Fermi dynamics and some structural bonding aspects of electrocatalysis for hydrogen evolution

Abstract

There has been inferred that the electrocatalytic activity of both individual transition metals and their intermetallic phases and alloys for hydrogen evolution primarily correlates with the electronic density of states and obeys typical laws of catalysis reflected in the first place in the volcano plots along the periodic table. Due to the fact that the intermetallic bonding effectiveness of hypo-hyper- d-electronic transition metal composite electrocatalysts correlates in a straightforward manner with their electrocatalytic activity, such state of evidence strongly suggests the Fermi energy, as a typical atomic binding energy, for the basis in investigation and correlation of electrocatalytic activity. Since the Fermi wave-vector represents the individual and collective (alloys and intermetallic phases) bulk property of the available electronic number density [or its concentration, n, ie, k F = (3π 2 n) 1 3 ], and in a straightforward manner correlates with the electronic density of states at the Fermi level, and thereby defines all metallic properties of a metal (and intermetallics) as “a solid with a Fermi surface”, including electrocatalytic features, it has been taken as the main parameter to correlate with the exchange current density in the hydrogen evolution reaction ( her).
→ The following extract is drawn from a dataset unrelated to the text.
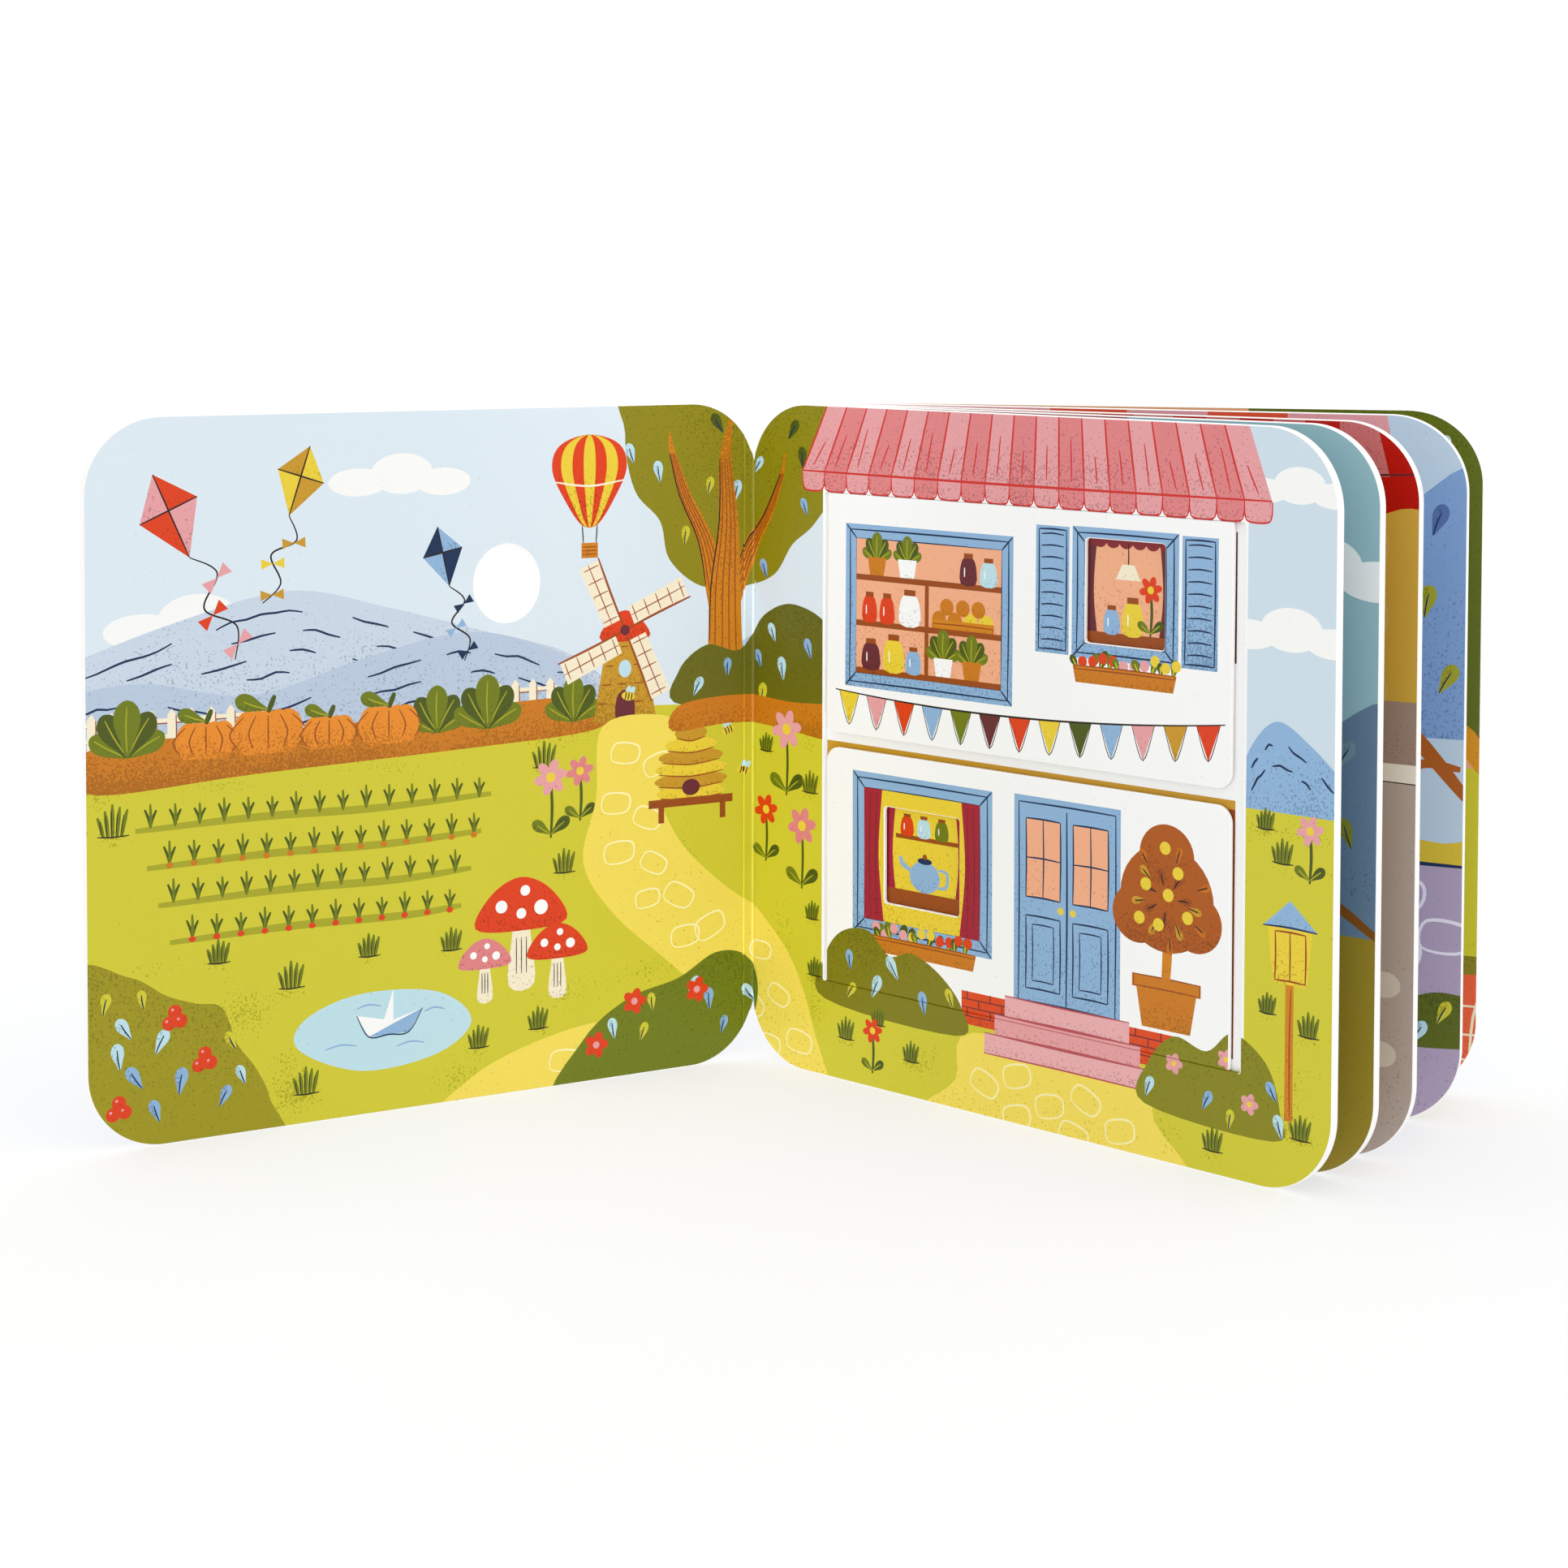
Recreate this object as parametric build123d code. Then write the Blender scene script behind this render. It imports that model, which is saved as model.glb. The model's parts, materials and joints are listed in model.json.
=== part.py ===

It has been inferred that the Fermi wave-vector, as the main electronic feature of metal and intermetallic phases, has already been implicitly comprised in kinetic relations of the exchange current density, otherwise decisive for electrocatalytic activity. The Fermi wave-vector therefore is considered as the main governing parameter to estimate and predict electrocatalytic activity of intermetallic electrocatalysts of transition metals. The latter is implied within the Thomas-Fermi approximation based upon the assumption that a local internal chemical potential of electrons (read the electrochemical potential or consequently the redox potential of an electrode) can be defined as a function of the electron concentration at that point. Electrode potential and kinetic relations imply the latter as the macroscopic law.